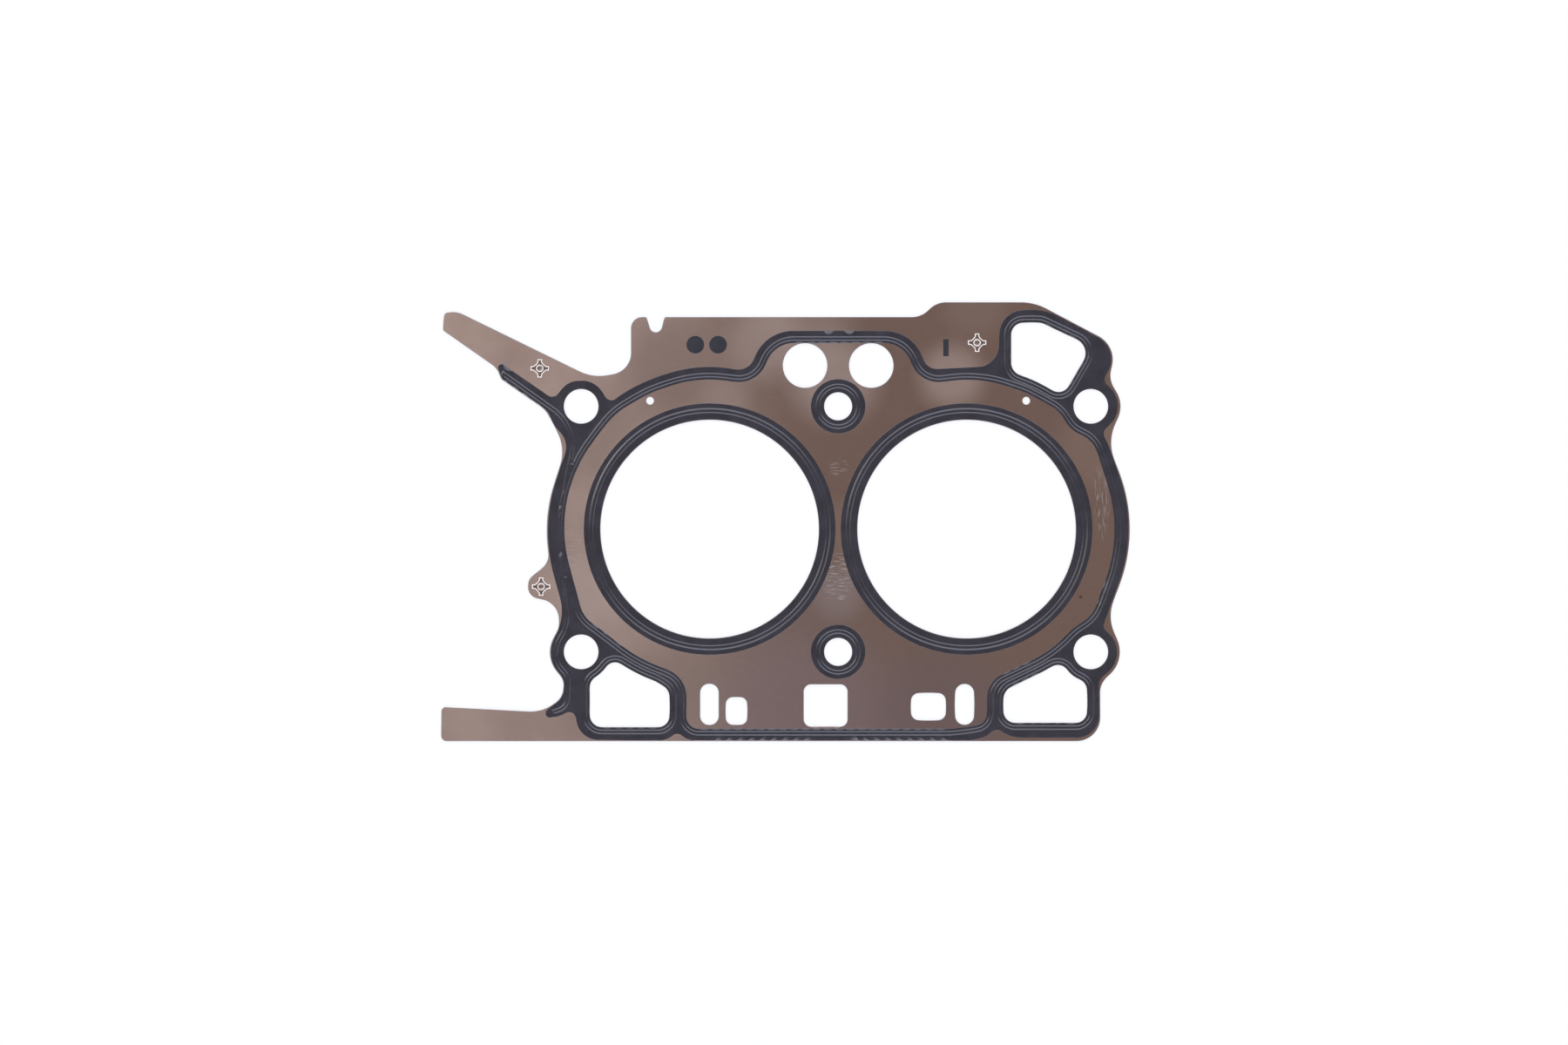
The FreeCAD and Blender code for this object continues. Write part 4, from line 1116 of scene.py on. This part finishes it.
@dataclass(frozen=True)
class StopperRing:
    """The hard ring round a bore, between the two pressed sheets."""

    side: str
    corner: float = 0.09
    turns: int = 360

    def build(self) -> Piece:
        """Turn its rounded section round the bore axis."""
        node = f"stopper_ring_{self.side}"
        low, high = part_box(node)
        axis = bore_axis(self.side)
        radius = radii_from(axis, CadSkin.of(node).points[:, :2])
        section = rounded_section(
            radius.min(), radius.max(), low.z / MM, high.z / MM, self.corner,
        )
        points, faces = turned_arrays(section, axis, self.turns)
        piece = put_mesh(f"stopper_{self.side}", points, [faces])
        put_values(piece, "margin", np.ones(len(piece.data.vertices)))
        return piece

    def dress(self, piece: Piece, finishes: Finishes) -> None:
        """Give it its steel."""
        mount_piece(piece, [f"stopper_ring_{self.side}"], finishes.stopper)


@dataclass(frozen=True)
class StarEyelet:
    """A closed eyelet that holds the sheets together, with a four-armed head.

    The head swells from its thin edge to its full thickness as half a cosine wave. The shank is
    turned: a cup with a rolled lip on top, a round foot with a dimple below.
    """

    node: str
    swell: float = 0.3
    edge_share: float = 0.8
    lip: float = 0.22
    turns: int = 64
    lip_places: int = 9
    crease: float = 50.0
    head_rows: tuple[float, ...] = (0.08, 0.2, 0.35, 0.5)
    round_piece: float = 0.15
    straight_piece: float = 0.3
    # Places of the shank's section, in mm out and up: the cup's floor from its wall, the foot's two
    # edges from its rim, and the dimple below from the cup's wall; then the dimple's depth
    floor_places: tuple = ((-0.2, 0.0), (-0.05, 0.08))
    foot_top: tuple = ((-0.05, 0.0), (0.0, -0.05))
    foot_bottom: tuple = ((-0.02, 0.03), (-0.1, 0.0))
    dimple_places: tuple = ((0.2, 0.0), (-0.1, 0.12))
    dimple_depth: float = 0.15
    # How near a place has to be to a level or a radius, in mm, to count as on it
    reach: float = 0.01

    def build(self, heights: StackHeights) -> Piece:
        """Make the head and the shank as two closed shells of one piece."""
        low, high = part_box(self.node)
        axis = np.array([(low.x + high.x) / 2, (low.y + high.y) / 2]) / MM
        bottom = low.z / MM
        top = high.z / MM
        skin = CadSkin.of(self.node)
        at_top = skin.upper_faces() & (skin.points[skin.faces, 2].min(axis=1) > top - SAME_HEIGHT)
        domain = skin.rim(at_top).smoothed(self.round_piece, self.straight_piece)
        rows = np.vstack([domain.beside(distance) for distance in self.head_rows])
        places, faces = filled(domain, None, rows)
        margin = domain.distance(places)
        share = self.edge_share + (1 - self.edge_share) * eased(margin / self.swell)
        upper = heights.top_face + (top - heights.top_face) * share
        lower = np.full(len(places), heights.top_face)
        head, head_faces = shell_arrays(places, faces, upper, lower)
        cup = radii_from(axis, domain.points).min()
        lowest = skin.points[skin.points[:, 2] < bottom + self.reach]
        foot = radii_from(axis, lowest[:, :2]).max()
        section = self.section(cup, foot, bottom, top, heights)
        shank, shank_faces = turned_arrays(section, axis, self.turns)
        points = np.vstack([head, shank])
        polygons = [*head_faces, shank_faces + len(head)]
        piece = put_mesh(self.node.replace("eyelet", "star"), points, polygons, self.crease)
        # The rolled lip gets a margin of 0, so the material paints it with the pale edge colour: a painted
        # highlight
        outside_cup = radii_from(axis, shank[:, :2]) > cup - self.reach
        highlight_lip = (shank[:, 2] > top - self.lip) & outside_cup
        put_values(piece, "margin", np.concatenate([margin, margin, np.where(highlight_lip, 0.0, 1.0)]))
        return piece

    def section(
        self, cup: float, foot: float, bottom: float, top: float, heights: StackHeights,
    ) -> Array:
        """Section of the cup, its lip, the shank and the foot.

        The lip is the upper half of an ellipse, from the cup's wall to the shank.

        Args:
            cup: radius of the cup's wall, in mm.
            foot: radius of the foot, in mm.
            bottom: height of the foot's lower side, in mm.
            top: height of the lip's upper side, in mm.
            heights: the stack's heights.

        Returns:
            Radii and heights in mm, clockwise from the middle of the cup's floor.
        """
        floor = heights.sheet_face - (heights.sheet_face - heights.middle) / 2
        under = 2 * heights.middle - heights.top_face
        turn = np.linspace(np.pi, 0, self.lip_places)
        lip = np.column_stack([
            cup + self.lip + self.lip * np.cos(turn),
            top - 0.5 * self.lip + 0.5 * self.lip * np.sin(turn),
        ])
        return np.vstack([
            (0.0, floor),
            np.add((cup, floor), self.floor_places),
            lip,
            (cup + 2 * self.lip, under),
            np.add((foot, under), self.foot_top),
            np.add((foot, bottom), self.foot_bottom),
            np.add((cup, bottom), self.dimple_places),
            (0.0, bottom + self.dimple_depth),
        ])

    def dress(self, piece: Piece, finishes: Finishes) -> None:
        """Give it its steel."""
        mount_piece(piece, [self.node], finishes.eyelet)


@dataclass(frozen=True)
class PrintedMarks:
    """The two locating dots and the orientation bar, printed on the upper sheet."""

    heights: StackHeights
    nodes: tuple[str, ...] = ("printed_dot_left", "printed_dot_right", "printed_bar")

    def build(self, finishes: Finishes) -> None:
        """Make and dress each mark."""
        for node in self.nodes:
            skin = RubberPrint(node, self.heights)
            piece = skin.build(node.replace("printed", "ink"), Side.UPPER, skin.plan(None))
            mount_piece(piece, [node], finishes.ink)


# The studio
@dataclass(frozen=True)
class Studio:
    """A pale floor, soft lamps and the camera, straight above the gasket.

    The picture's width at the gasket is picture_width, and lens is its focal length for a film as
    wide as the sensor, so the camera's height is width times lens over sensor.
    """

    picture_width: float = 0.6894
    centre_x: float = -0.0238
    centre_y: float = 0.0029
    lens: float = 100.0
    sensor: float = 36.0
    floor_size: float = 4.0
    dim_glow: float = 0.15
    strip_glow: float = 2.5
    strip_near: tuple[float, float] = (0.27, 0.42)
    strip_far: tuple[float, float] = (0.82, 0.92)
    strip_foot: tuple[float, float] = (0.30, 0.52)
    wall_glow: float = 0.45
    strip_colour: str = "#e6ecff"
    floor_drop: float = 0.05
    floor_colour: str = "#f2f2f0"
    floor_white: float = 0.8
    far_clip: float = 50.0
    lamps: tuple = (
        ("left_lamp", (-0.75, 0.35, 1.20), 0.40, 2.0),
        ("right_lamp", (0.80, -0.20, 1.20), 0.40, 1.0),
    )

    def build(self, heights: StackHeights) -> None:
        """Make the floor, the lamps, the world and the camera."""
        self.floor()
        for name, place, size, power in self.lamps:
            self.lamp(name, place, size, power)
        self.world()
        self.camera(heights.top_face * MM)
        bpy.context.scene.view_settings.view_transform = "Standard"

    def floor(self) -> None:
        """A white floor that keeps the shadow: the part seen directly is mixed with plain white."""
        half = self.floor_size / 2
        drop = -self.floor_drop * MM
        corners = [(-half, -half, drop), (half, -half, drop), (half, half, drop), (-half, half, drop)]
        mesh = bpy.data.meshes.new("floor")
        mesh.from_pydata(corners, [], [(0, 1, 2, 3)])
        piece = bpy.data.objects.new("floor", mesh)
        bpy.context.scene.collection.objects.link(piece)
        material, tree = new_tree("white paper sweep")
        ray = add(tree, "LightPath").outputs
        seen = add(tree, "Math", (ray["Is Camera Ray"], ray["Is Glossy Ray"]), operation="MAXIMUM")
        seen = add(tree, "Math", (seen, ray["Is Transmission Ray"]), operation="MAXIMUM")
        share = add(tree, "Math", (seen, self.floor_white), operation="MULTIPLY")
        matt = add(tree, "BsdfDiffuse", (linear(self.floor_colour),))
        white = add(tree, "Emission", (linear("#ffffff"), 1.0))
        mixed = add(tree, "MixShader", (share, matt, white))
        add(tree, "OutputMaterial", (mixed,))
        mesh.materials.append(material)

    def lamp(self, name: str, place: tuple[float, float, float], size: float, power: float) -> None:
        """A square soft lamp that points at the middle of the gasket.

        Args:
            name: name of the lamp.
            place: where it hangs, in metres.
            size: the side of its square, in metres.
            power: its power in watts.
        """
        data = bpy.data.lights.new(name, "AREA")
        data.shape = "SQUARE"
        data.size = size
        data.energy = power
        lamp = bpy.data.objects.new(name, data)
        lamp.location = place
        lamp.rotation_mode = "QUATERNION"
        lamp.rotation_quaternion = (-Vector(place)).to_track_quat("-Z", "Y")
        lamp.visible_camera = False
        bpy.context.scene.collection.objects.link(lamp)

    def world(self) -> None:
        """A room with a dim ceiling, pale walls and a long strip of light on each side of the gasket.

        Both strips run along X over the whole room. Each is seen where the direction's part along Y
        lies between the strip's near and far edge, and fades out into the walls below it.
        """
        world = bpy.data.worlds.new("strip_lights")
        world.use_nodes = True
        tree = world.node_tree
        tree.nodes.clear()
        direction = add(tree, "TexCoord").outputs["Generated"]
        parts = add(tree, "SeparateXYZ", (direction,)).outputs
        across = add(tree, "Math", (parts["Y"],), operation="ABSOLUTE")
        changes = (
            (across, self.strip_near, 0.0, 1.0),
            (across, self.strip_far, 1.0, 0.0),
            (parts["Z"], self.strip_foot, 0.0, 1.0),
            (parts["Z"], self.strip_foot, self.dim_glow + self.wall_glow, self.dim_glow),
        )
        near, far, foot, walls = (
            add(tree, "MapRange", (value, *span, start, end), interpolation_type="SMOOTHSTEP")
            for value, span, start, end in changes
        )
        strip = add(tree, "Math", (near, far), operation="MULTIPLY")
        strip = add(tree, "Math", (strip, foot), operation="MULTIPLY")
        glow = add(tree, "Math", (strip, self.strip_glow, walls), operation="MULTIPLY_ADD")
        light = add(tree, "Background", (linear(self.strip_colour), glow))
        add(tree, "OutputWorld", (light,))
        bpy.context.scene.world = world

    def camera(self, level: float) -> None:
        """The camera, over the middle of the picture and square to the sheet.

        Args:
            level: height of the upper sheet's face, in metres.
        """
        data = bpy.data.cameras.new("camera")
        data.lens = self.lens
        data.sensor_width = self.sensor
        data.clip_end = self.far_clip
        camera = bpy.data.objects.new("camera", data)
        distance = self.picture_width * self.lens / self.sensor
        camera.location = (self.centre_x, self.centre_y, level + distance)
        bpy.context.scene.collection.objects.link(camera)
        bpy.context.scene.camera = camera


def main() -> None:
    """Build the stack from the middle outwards, then the studio."""
    logging.basicConfig(level=logging.INFO, format="%(name)s: %(message)s")
    finishes = Finishes.made()
    heights = StackHeights.read()
    embossing = Embossing.read()
    carrier = Carrier(heights)
    carrier.dress(carrier.build(), finishes)
    sheet = PressedSheet(SkinPlan.of("upper_layer", embossing, PressedSheet.edge_rows), heights)
    for side in Side:
        sheet.dress(sheet.build(side), side, finishes)
    RubberPrints(heights).build(embossing, finishes)
    for side in ("left", "right"):
        ring = StopperRing(side)
        ring.dress(ring.build(), finishes)
    for node in ("upper_arm_eyelet", "side_lobe_eyelet", "top_edge_eyelet"):
        eyelet = StarEyelet(node)
        eyelet.dress(eyelet.build(heights), finishes)
    PrintedMarks(heights).build(finishes)
    Studio().build(heights)


if __name__ == "__main__":
    main()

----------

> Written exercise: Quote the listing word for word from its first line through the line in which "turns: int = 360" appears.

> Solution to this exercise:
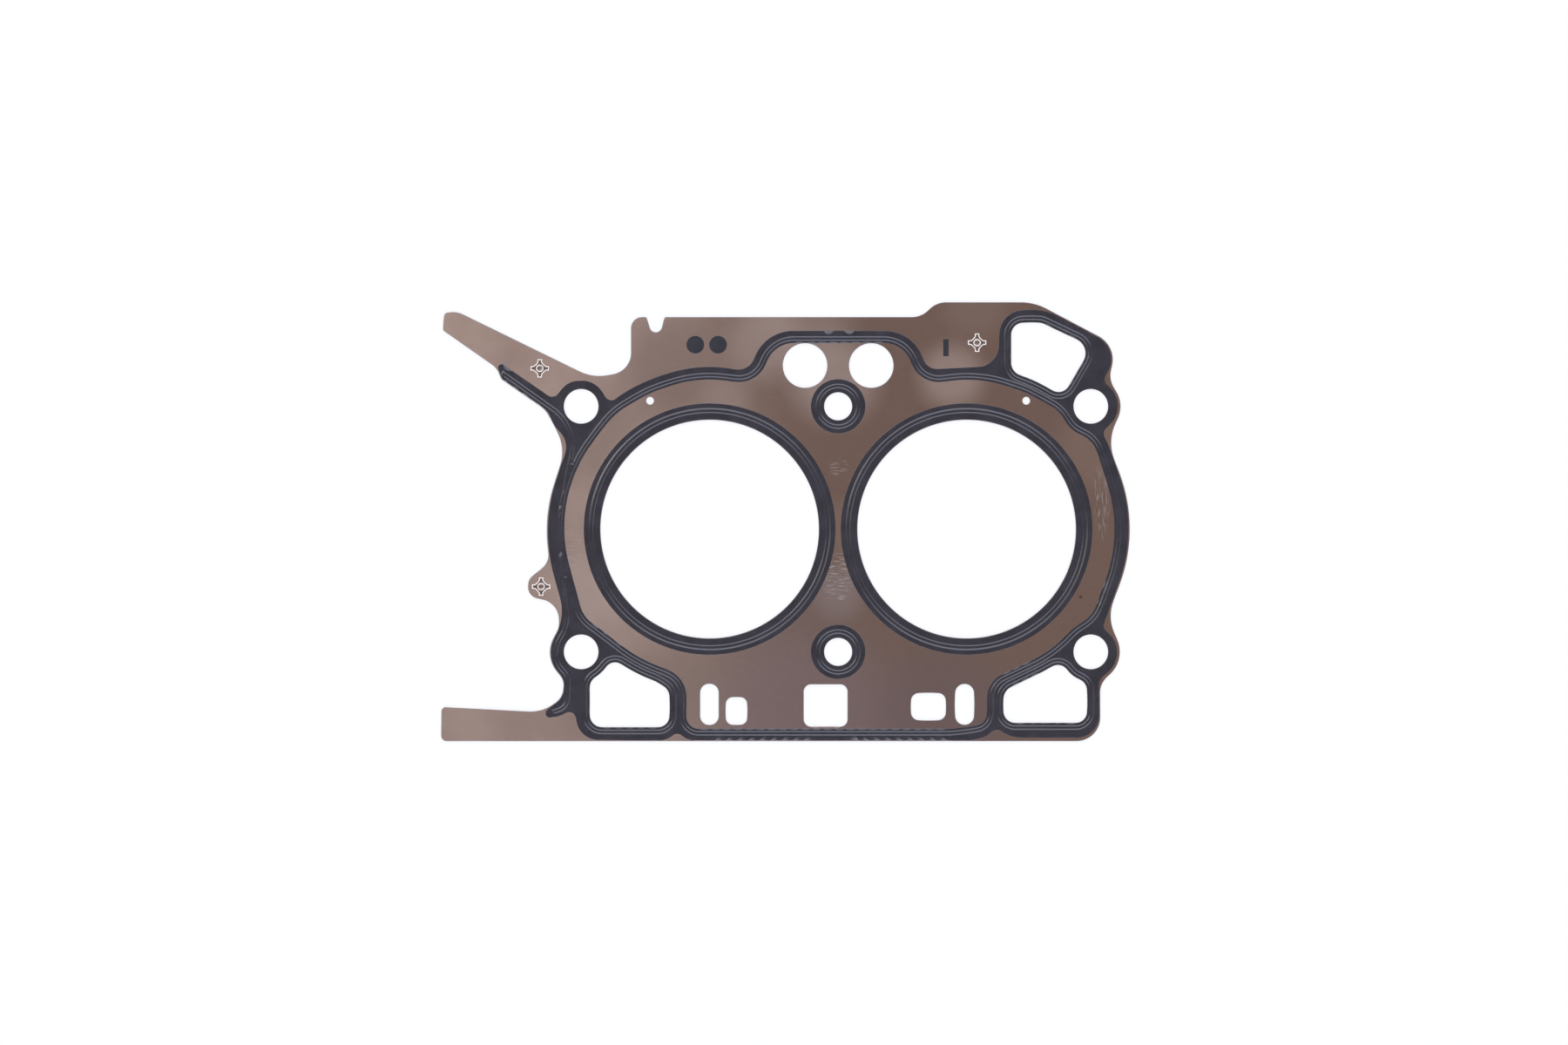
The FreeCAD and Blender code for this object continues. Write part 4, from line 1116 of scene.py on. This part finishes it.
@dataclass(frozen=True)
class StopperRing:
    """The hard ring round a bore, between the two pressed sheets."""

    side: str
    corner: float = 0.09
    turns: int = 360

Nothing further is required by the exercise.